Avec cela, soudain que vous vous apercevrez avoir fait quelque acte de colère, réparez la faute par un acte de douceur, exercé promptement à l'endroit de la même personne contre laquelle vous vous serez irritée; car, tout ainsi que c'est un souverain remède contre le mensonge, que de s'en dédire sur-le-champ, aussitôt que l'on s'aperçoit de l'avoir dit, ainsi est-ce un bon remède contre la colère de la réparer soudainement par un acte contraire de douceur; car, comme l'on dit, les plaies fraîches sont plus aisément remédiables.

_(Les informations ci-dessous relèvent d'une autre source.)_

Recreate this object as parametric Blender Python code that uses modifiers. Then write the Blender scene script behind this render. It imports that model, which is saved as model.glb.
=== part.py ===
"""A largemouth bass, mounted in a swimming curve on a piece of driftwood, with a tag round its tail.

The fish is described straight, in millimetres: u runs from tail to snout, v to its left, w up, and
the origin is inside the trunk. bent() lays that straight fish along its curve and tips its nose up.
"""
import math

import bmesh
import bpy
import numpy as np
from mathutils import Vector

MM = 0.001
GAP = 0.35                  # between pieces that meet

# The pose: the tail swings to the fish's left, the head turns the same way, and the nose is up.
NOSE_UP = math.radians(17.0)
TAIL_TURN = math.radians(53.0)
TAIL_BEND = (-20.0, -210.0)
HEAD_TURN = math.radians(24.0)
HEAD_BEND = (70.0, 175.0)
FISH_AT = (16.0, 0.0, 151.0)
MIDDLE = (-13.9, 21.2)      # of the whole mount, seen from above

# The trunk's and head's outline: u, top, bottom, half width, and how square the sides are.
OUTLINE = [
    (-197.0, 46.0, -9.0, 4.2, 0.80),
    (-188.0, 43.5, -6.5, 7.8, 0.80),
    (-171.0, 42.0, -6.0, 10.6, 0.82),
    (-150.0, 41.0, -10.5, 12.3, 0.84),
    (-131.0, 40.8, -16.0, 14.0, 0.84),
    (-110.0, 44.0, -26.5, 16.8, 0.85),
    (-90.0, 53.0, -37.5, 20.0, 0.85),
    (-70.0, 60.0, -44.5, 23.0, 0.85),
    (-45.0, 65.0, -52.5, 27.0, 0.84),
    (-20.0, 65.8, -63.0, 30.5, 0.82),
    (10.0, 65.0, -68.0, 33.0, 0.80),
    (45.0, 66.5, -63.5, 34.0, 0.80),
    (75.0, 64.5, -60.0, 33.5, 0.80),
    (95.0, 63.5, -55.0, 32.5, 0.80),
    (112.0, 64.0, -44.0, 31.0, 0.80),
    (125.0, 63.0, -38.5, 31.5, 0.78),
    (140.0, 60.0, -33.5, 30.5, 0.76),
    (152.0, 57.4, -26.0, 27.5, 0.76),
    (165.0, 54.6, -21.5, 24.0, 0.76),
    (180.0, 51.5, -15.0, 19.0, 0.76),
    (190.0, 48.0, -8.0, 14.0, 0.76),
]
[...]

Au surplus, lorsque vous êtes en tranquillité et sans aucun sujet de colère, faites grande provision de douceur et de débonnaireté, disant toutes vos paroles et faisant toutes vos actions, petites et grandes, en la plus douce façon qu'il vous sera possible; vous ressouvenant que l'épouse, au Cantique des cantiques, n'a pas seulement le miel en ses lèvres et au bout de sa langue, mais elle l'a encore sous la langue, c'est-à-dire, dans la poitrine; et n'y a pas seulement du miel, mais encore du lait, car aussi ne faut-il pas seulement avoir la parole douce à l'endroit du prochain, mais encore toute la poitrine, c'est-à-dire, tout l'intérieur de notre âme. Et ne faut pas seulement avoir la douceur du miel, qui est aromatique et odorant, c'est-à-dire, la suavité de la conversation civile avec les étrangers, mais aussi la douceur du lait entre les domestiques et proches voisins; en quoi manquent grandement ceux qui en la rue semblent des anges et en la maison des diables.

CHAPITRE IX.

De la douceur envers nous-mêmes.

L'une des bonnes pratiques que nous saurions faire de la douceur, c'est celle de laquelle le sujet est en nous-mêmes, ne nous dépitant jamais contre nous-mêmes ni contre nos imperfections. Car, encore que la raison veut que quand nous faisons des fautes, nous en soyons déplaisants et marris, si faut-il néanmoins que nous nous empêchions d'en avoir une déplaisance aigre et chagrine, dépiteuse et colère. En quoi font une grande faute plusieurs qui, s'étant mis en colère, se courroucent de s'être courroucés, entrent en chagrin de s'être chagrinés, et ont dépit de s'être dépités. Car, par ce moyen, ils tiennent leur cœur confit et détrempé en la colère; et quoiqu'il semble que la seconde colère ruine la première, il est vrai néanmoins qu'elle sert d'ouverture et de passage pour une nouvelle colère à la première occasion qui s'en présentera ; outre ce que ces colères, dépits et aigreurs que l'on a contre soi-même tendent à l'orgueil, et n'ont origine que de l'amour-propre, qui se trouble et s'inquiète de nous voir imparfaits. Il faut donc avoir un déplaisir de nos fautes, qui soit paisible, rassis et ferme. Car, tout ainsi qu'un juge châtie bien mieux les méchants, faisant ses sentences par raison, en esprit de tranquillité, que non pas quand il les fait par impétuosité et passion, d'autant que jugeant avec passion, il ne châtie pas les fautes selon qu'elles sont, mais selon qu'il est lui-même, ainsi nous nous châtions bien mieux nous-mêmes par des repentances tranquilles et constantes, que non pas par des repentances aigres, empressées et colères; d'autant que ces repentances, faites avec impétuosité, ne se font pas selon la gravité de nos fautes, mais selon nos inclinations. Par exemple, celui qui affectionne la chasteté, se dépitera

avec une amertume non-pareille de la moindre faute qu'il commettra contre celle-ci, et ne se fera que rire d'une grosse médisance qu'il aura commise. Au contraire, celui qui hait la médisance, se tourmentera d'avoir fait une légère murmuration, et ne tiendra nul compte d'une grosse faute commise contre la chasteté; et ainsi des autres. Ce qui n'arrive pour autre cause, sinon qu'ils ne font pas le jugement de leur conscience parraison, mais par passion.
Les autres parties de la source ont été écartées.